→ **EXERCISE DESCRIPTION**
Report every line from the material that contains the word "into".
[START INPUT FOR THIS TASK]
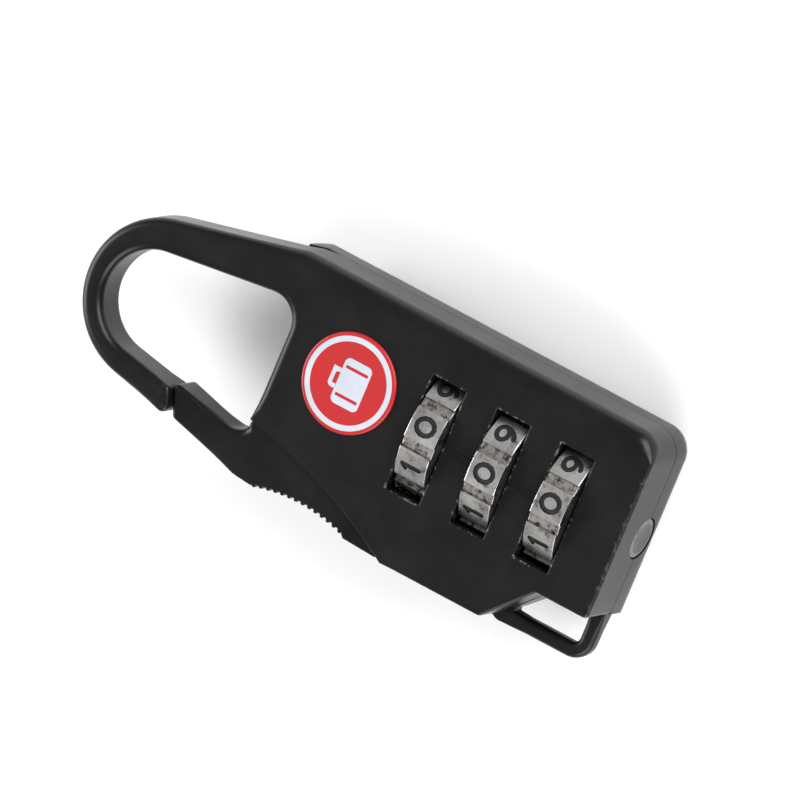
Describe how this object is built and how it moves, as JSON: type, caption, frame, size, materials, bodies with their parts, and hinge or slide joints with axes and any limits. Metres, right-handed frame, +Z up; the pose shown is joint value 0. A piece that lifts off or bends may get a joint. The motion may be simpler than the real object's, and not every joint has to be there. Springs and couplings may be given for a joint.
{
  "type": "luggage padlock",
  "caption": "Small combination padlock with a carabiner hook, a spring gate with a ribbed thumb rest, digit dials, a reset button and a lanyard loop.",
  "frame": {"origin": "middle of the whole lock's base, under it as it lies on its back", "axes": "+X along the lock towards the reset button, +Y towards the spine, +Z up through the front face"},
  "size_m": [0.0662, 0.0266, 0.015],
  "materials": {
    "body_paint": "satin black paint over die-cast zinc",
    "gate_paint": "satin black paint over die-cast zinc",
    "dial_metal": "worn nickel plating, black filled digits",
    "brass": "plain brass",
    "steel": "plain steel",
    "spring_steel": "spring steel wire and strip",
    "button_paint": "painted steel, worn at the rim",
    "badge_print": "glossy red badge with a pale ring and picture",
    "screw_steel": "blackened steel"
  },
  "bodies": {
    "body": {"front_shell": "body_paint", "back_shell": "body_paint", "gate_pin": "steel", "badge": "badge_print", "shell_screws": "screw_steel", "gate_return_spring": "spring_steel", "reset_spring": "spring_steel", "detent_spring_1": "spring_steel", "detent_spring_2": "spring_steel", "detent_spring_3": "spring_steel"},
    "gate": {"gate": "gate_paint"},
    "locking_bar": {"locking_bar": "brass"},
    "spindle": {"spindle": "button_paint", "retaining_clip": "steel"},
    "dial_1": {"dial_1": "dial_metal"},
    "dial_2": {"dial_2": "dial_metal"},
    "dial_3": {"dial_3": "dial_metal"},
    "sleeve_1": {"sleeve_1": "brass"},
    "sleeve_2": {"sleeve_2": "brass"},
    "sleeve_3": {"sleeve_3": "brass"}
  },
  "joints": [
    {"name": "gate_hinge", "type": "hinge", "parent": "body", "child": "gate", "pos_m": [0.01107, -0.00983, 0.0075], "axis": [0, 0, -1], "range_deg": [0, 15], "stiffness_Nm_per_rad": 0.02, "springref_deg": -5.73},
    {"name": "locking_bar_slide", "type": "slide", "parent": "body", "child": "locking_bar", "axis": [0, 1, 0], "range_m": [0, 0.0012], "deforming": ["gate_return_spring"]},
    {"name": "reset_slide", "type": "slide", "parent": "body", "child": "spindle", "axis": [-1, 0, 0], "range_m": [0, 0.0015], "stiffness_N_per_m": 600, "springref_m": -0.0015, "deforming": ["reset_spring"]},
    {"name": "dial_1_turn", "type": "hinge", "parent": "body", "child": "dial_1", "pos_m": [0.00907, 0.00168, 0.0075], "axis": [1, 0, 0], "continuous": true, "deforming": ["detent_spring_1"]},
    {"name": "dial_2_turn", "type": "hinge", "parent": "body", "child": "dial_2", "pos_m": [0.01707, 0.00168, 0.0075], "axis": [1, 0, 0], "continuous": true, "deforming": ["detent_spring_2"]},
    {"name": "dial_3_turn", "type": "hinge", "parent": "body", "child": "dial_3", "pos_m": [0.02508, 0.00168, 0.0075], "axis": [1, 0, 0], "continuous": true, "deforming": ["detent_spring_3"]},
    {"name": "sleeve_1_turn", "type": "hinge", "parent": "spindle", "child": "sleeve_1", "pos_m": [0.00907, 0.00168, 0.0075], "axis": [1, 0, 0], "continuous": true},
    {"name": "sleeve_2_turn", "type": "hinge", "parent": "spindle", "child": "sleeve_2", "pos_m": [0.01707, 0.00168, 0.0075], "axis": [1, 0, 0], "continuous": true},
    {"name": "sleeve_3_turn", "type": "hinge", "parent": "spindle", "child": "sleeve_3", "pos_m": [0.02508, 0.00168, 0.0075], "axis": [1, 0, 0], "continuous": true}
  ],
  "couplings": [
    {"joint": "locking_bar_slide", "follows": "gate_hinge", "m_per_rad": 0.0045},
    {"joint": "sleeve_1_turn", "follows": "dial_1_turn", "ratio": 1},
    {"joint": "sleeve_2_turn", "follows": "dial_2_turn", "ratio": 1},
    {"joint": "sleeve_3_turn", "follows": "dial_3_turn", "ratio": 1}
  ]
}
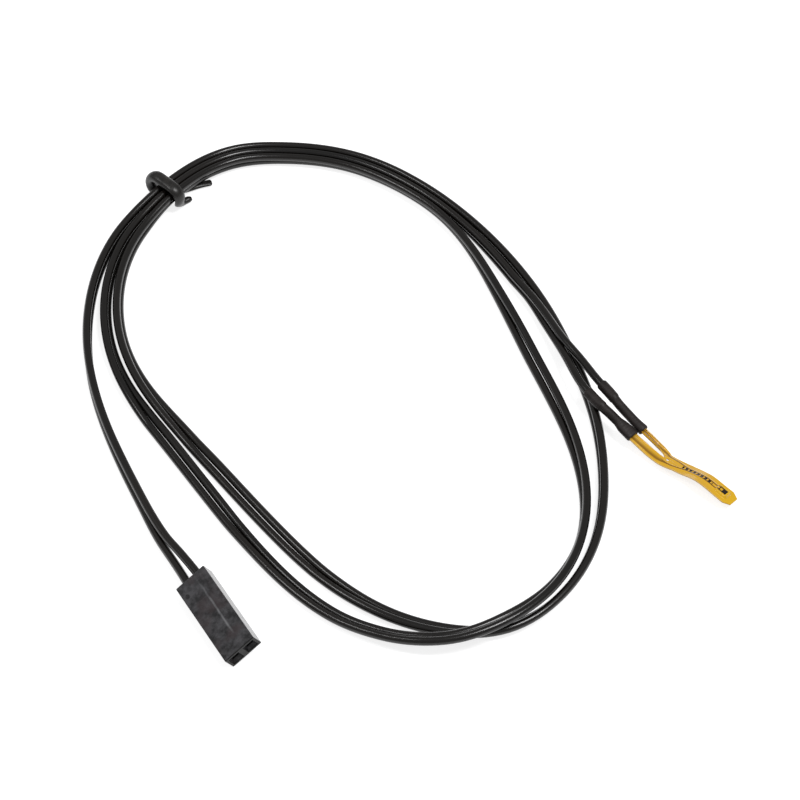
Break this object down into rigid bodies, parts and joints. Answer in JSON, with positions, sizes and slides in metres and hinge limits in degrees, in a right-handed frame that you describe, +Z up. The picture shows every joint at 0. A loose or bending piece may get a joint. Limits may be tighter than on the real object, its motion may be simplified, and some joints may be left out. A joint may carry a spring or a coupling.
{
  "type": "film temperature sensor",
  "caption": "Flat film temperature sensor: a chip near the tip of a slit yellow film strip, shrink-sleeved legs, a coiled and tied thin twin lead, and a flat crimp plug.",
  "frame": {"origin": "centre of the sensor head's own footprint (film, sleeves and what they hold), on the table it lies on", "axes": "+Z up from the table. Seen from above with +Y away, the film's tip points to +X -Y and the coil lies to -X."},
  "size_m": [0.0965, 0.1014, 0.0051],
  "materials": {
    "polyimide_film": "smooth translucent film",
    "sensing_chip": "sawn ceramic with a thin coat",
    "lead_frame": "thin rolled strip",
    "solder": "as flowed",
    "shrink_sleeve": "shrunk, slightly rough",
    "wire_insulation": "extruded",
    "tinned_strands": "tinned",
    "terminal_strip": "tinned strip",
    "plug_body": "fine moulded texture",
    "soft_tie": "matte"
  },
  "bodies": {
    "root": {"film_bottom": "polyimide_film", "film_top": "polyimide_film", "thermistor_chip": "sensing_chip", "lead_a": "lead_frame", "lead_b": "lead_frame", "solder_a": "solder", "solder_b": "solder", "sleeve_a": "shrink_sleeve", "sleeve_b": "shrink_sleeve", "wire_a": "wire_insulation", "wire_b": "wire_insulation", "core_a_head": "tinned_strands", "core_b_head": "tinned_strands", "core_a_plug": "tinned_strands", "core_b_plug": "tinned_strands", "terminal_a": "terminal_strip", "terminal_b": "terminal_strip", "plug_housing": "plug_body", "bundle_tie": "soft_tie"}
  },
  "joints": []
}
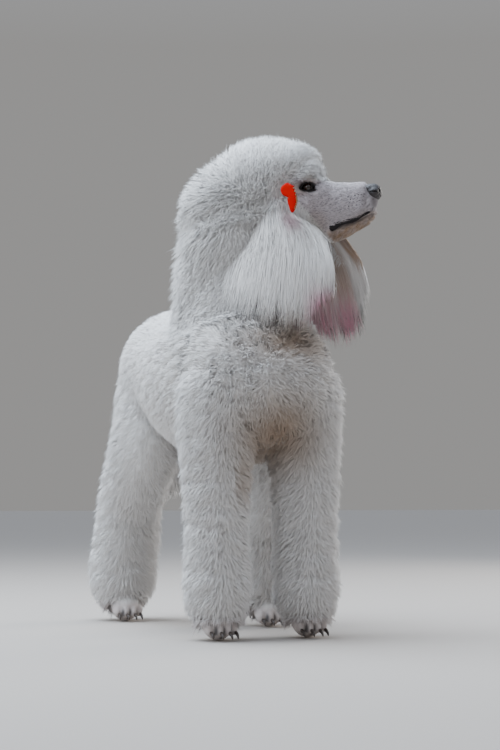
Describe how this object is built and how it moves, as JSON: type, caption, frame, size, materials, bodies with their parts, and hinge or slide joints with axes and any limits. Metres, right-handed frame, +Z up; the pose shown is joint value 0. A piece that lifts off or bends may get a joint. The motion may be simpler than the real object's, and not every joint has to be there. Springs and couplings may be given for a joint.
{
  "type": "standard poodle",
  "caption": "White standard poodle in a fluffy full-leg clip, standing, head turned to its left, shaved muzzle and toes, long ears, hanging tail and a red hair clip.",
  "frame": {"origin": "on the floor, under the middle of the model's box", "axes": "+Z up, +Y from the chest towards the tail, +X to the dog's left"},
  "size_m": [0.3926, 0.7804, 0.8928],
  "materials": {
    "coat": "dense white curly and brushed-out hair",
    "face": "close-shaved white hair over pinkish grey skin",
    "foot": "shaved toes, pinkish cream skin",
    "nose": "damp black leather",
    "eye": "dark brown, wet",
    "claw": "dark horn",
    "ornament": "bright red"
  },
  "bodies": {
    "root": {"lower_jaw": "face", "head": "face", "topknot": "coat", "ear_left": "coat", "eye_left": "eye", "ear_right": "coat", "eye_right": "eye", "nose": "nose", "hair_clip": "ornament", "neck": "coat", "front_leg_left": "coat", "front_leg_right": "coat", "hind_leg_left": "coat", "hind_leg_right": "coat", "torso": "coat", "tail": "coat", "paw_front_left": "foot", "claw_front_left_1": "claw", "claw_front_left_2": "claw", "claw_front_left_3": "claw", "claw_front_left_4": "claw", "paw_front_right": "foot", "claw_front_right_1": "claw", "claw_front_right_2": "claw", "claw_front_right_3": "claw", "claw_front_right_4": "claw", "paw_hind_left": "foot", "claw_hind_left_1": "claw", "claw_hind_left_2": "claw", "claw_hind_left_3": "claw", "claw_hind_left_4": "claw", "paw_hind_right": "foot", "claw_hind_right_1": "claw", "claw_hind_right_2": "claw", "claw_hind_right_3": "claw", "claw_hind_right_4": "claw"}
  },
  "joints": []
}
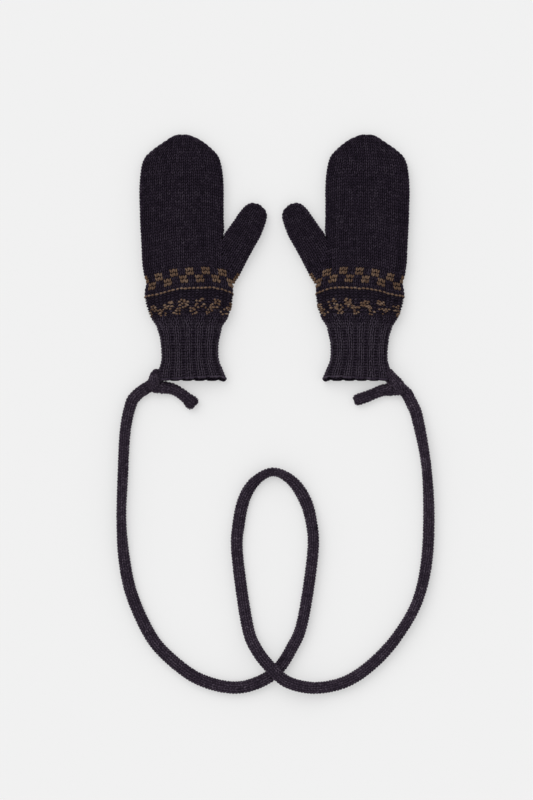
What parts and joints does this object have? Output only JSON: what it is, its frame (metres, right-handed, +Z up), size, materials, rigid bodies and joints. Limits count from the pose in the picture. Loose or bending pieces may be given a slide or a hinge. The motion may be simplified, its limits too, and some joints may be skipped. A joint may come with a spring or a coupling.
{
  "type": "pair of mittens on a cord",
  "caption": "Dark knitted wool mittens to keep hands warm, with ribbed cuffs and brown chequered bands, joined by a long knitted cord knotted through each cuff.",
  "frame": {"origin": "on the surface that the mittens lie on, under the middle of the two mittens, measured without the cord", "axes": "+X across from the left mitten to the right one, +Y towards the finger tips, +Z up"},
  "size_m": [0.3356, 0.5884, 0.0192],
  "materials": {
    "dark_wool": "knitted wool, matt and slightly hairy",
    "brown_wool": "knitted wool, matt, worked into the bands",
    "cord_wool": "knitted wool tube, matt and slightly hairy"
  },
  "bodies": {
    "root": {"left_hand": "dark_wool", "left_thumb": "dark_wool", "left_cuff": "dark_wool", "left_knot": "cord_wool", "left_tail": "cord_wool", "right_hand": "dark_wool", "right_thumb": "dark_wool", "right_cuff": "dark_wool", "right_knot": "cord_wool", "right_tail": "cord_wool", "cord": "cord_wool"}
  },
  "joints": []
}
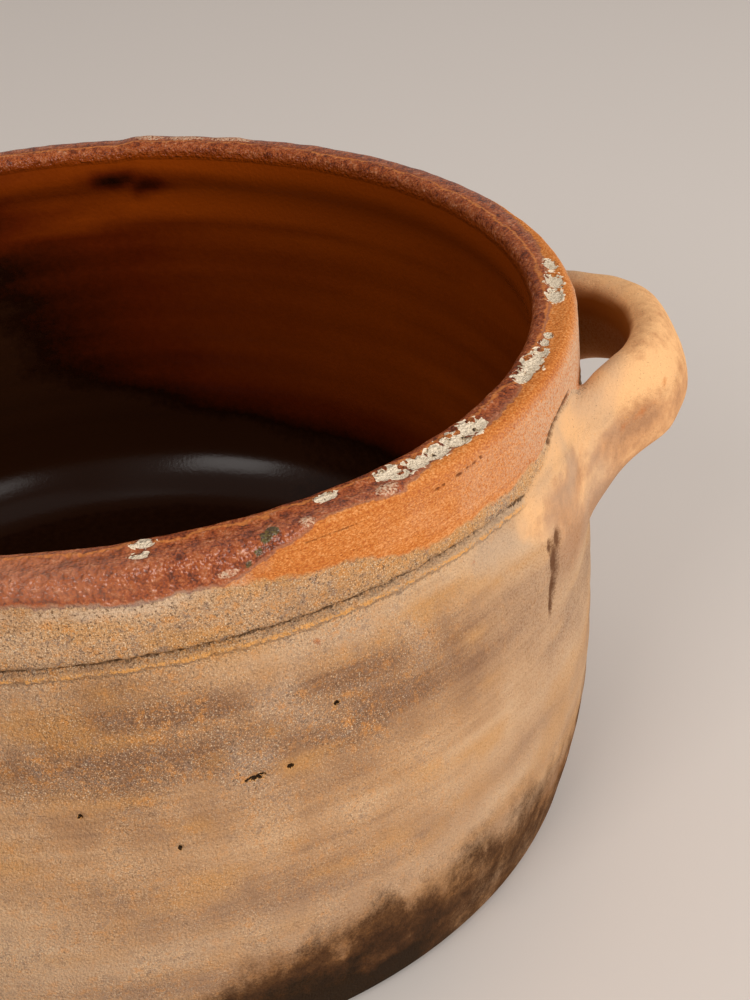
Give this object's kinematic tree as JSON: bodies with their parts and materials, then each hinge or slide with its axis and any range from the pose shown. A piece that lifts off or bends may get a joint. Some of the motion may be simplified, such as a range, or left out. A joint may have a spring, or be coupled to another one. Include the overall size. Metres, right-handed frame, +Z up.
[END INPUT FOR THIS TASK]
→ **RESPONSE**
Break this object down into rigid bodies, parts and joints. Answer in JSON, with positions, sizes and slides in metres and hinge limits in degrees, in a right-handed frame that you describe, +Z up. The picture shows every joint at 0. A loose or bending piece may get a joint. Limits may be tighter than on the real object, its motion may be simplified, and some joints may be left out. A joint may carry a spring or a coupling.
    "brown_wool": "knitted wool, matt, worked into the bands",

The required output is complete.